The reshuffle involved the retirement of Jocelyn Newman from Family and Community Services and John Moore from Defence. In Newman’s place I appointed Amanda Vanstone, thus restoring her to cabinet. I made Tony Abbott a cabinet minister, promoting him to fill the vacancy left by the promotion of Reith to Defence. To complete the reshuffle, I added Mal Brough and Ian Macfarlane, both Queenslanders, to the outer ministry.
Moore was as good as his word, resigning from parliament on 5 February 2001. A by-election to fill his vacated seat of Ryan was fixed for 17 March, St Patrick’s Day. At the time I was not apprehensive about the Ryan by-election. A poll conducted by the party in December showed the likelihood of a Liberal victory in the seat.
Over the Christmas holiday period, however, the petrol issue had refused to go away. It was the same with the BAS. More and more men and women in small business complained to me, ministers and members of parliament about the complexity of the form they were required to fill out. This was reflected in the comments of colleagues at the first joint party meeting in 2001.

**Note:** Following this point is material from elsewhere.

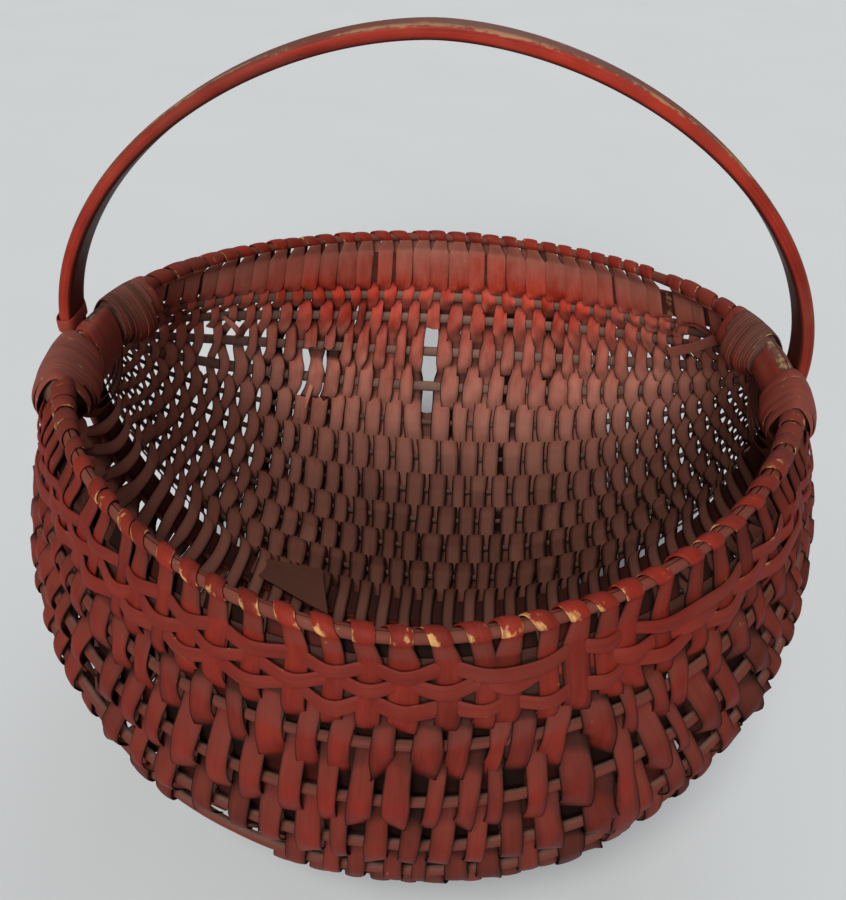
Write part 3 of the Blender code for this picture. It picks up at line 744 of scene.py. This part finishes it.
def painted(name, deep, bright, inside, dirt_and_shade, wood, rough=0.56, grain=(1100.0, 22.0), relief=0.00025,
            inner_dirt_and_painted_light=(0.185, 0.058, 0.042), streaks=0.20):
    """Old paint on split oak: fine grain along the strip, dirt with painted shade and sheen, and bare wood
    where it is rubbed.
    The colour attribute gives that dirt, rubbing, brightness (below zero painted shade and grime) and which
    side faces in."""
    n = Nodes(name)
    uv, spot = n.node("UVMap", {}, uv_map="grain").outputs[0], n.node("TexCoord", {}).outputs["Object"]
    finish_and_painted_light = n.node("Attribute", {}, attribute_name="finish_and_painted_light").outputs
    dirt_and_painted_light_in, rub_in, tone_in = n.node("SeparateColor", {0: finish_and_painted_light["Color"]}).outputs
    side_in = finish_and_painted_light["Alpha"]
    lines = n.noise(n.stretched(uv, (*grain, 1.0)), 1.0, 2.0)
    fibres = n.sharpen(lines, 0.36, 0.60)
    mottle = n.noise(n.stretched(uv, patch_scale), 1.0, 4.0)
    broad, fine = n.noise(spot, broad_scale, 3.0), n.noise(spot, fine_scale, 3.0)

    brightness = n.take(n.add(n.times(tone_in, 0.45), n.times(mottle, 0.95)), 0.22, clamp=True)
    within = n.mix(brightness, scaled(inside, 0.45), scaled(inside, 1.25))
    colour = n.mix(n.times(side_in, 0.9), n.mix(brightness, deep, bright), within)
    colour = n.mix(n.times(n.take(1.0, fibres), streaks), colour, scaled(deep, 0.42))
    # dirt, which on the splints is also painted shade outside and painted sheen inside
    dirt_and_painted_light_share = n.varied(n.varied(dirt_and_painted_light_in, mottle, 0.75), broad, 0.8)
    dirt_and_painted_light_share = n.times(n.math('MINIMUM', dirt_and_painted_light_share, 1.0), 0.86, clamp=True)
    colour = n.mix(dirt_and_painted_light_share, colour, n.mix(side_in, dirt_and_shade, inner_dirt_and_painted_light))
    rubbed = n.varied(n.varied(n.times(rub_in, 0.62), mottle, 1.5), fine, 0.9)
    rubbed = n.times(n.sharpen(rubbed, 0.42, 0.62), 0.85)
    colour = n.mix(rubbed, colour, n.mix(fibres, scaled(wood, 0.55), wood))
    # tone below zero darkens towards near black: painted shade and grime
    shade_and_grime = n.times(tone_in, -tone_to_shade_and_grime, clamp=True)
    n.feed(n.shader["Base Color"], n.mix(shade_and_grime, colour, shade_and_grime_colour))

    roughness = n.add(n.add(n.times(mottle, 0.22), rough - 0.11), n.times(dirt_and_painted_light_share, 0.14))
    n.feed(n.shader["Roughness"], roughness)
    n.feed(n.shader["Specular IOR Level"], n.times(n.take(1.0, shade_and_grime), 0.11))
    height = n.take(n.add(n.times(lines, 1.0), n.times(fine, 0.5)), n.times(rubbed, 0.5))
    bump = n.node("Bump", {"Strength": 0.55, "Distance": relief, "Height": height})
    n.feed(n.shader["Normal"], bump.outputs[0])
    return n.material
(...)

When cabinet looked at the petrol price problem, early in 2001, John Anderson argued that we should make a further excise adjustment so that the explicit excise reduction was equivalent to the impact of the GST. Both Peter Costello and I saw Anderson’s point but felt that the Government should stick with the existing arrangements, believing that any change would be seen as t
he acknowledgement of a serious error, and would not in any event end public pressure for further excise cuts. John Anderson was right, and Peter Costello and I were wrong. I would fully realise this some weeks later.
In preparing for the general election due at the end of 2001, a lot of thought had been given to anticipating policy initiatives from Labor and, if appropriate, pre-empting them. One such area was science and technology and the associated fields of research and development. In a major statement late in January 2001 entitled Backing Australia’s Ability, I announced a range of policies to support innovation, commercialisation, science and technology. It had not been hastily cobbled together, and in part reflected the views expressed to me over many months by the members of the Prime Minister’s Science, Engineering and Innovation Council, which I had chaired on a regular basis since becoming Prime Minister. It caught Labor flat-footed. We needed that boost more than we realised.
Despite the many challenges we faced, there remained a generally confident air about our political position when parliament resumed early in February. This was about to be rudely shattered.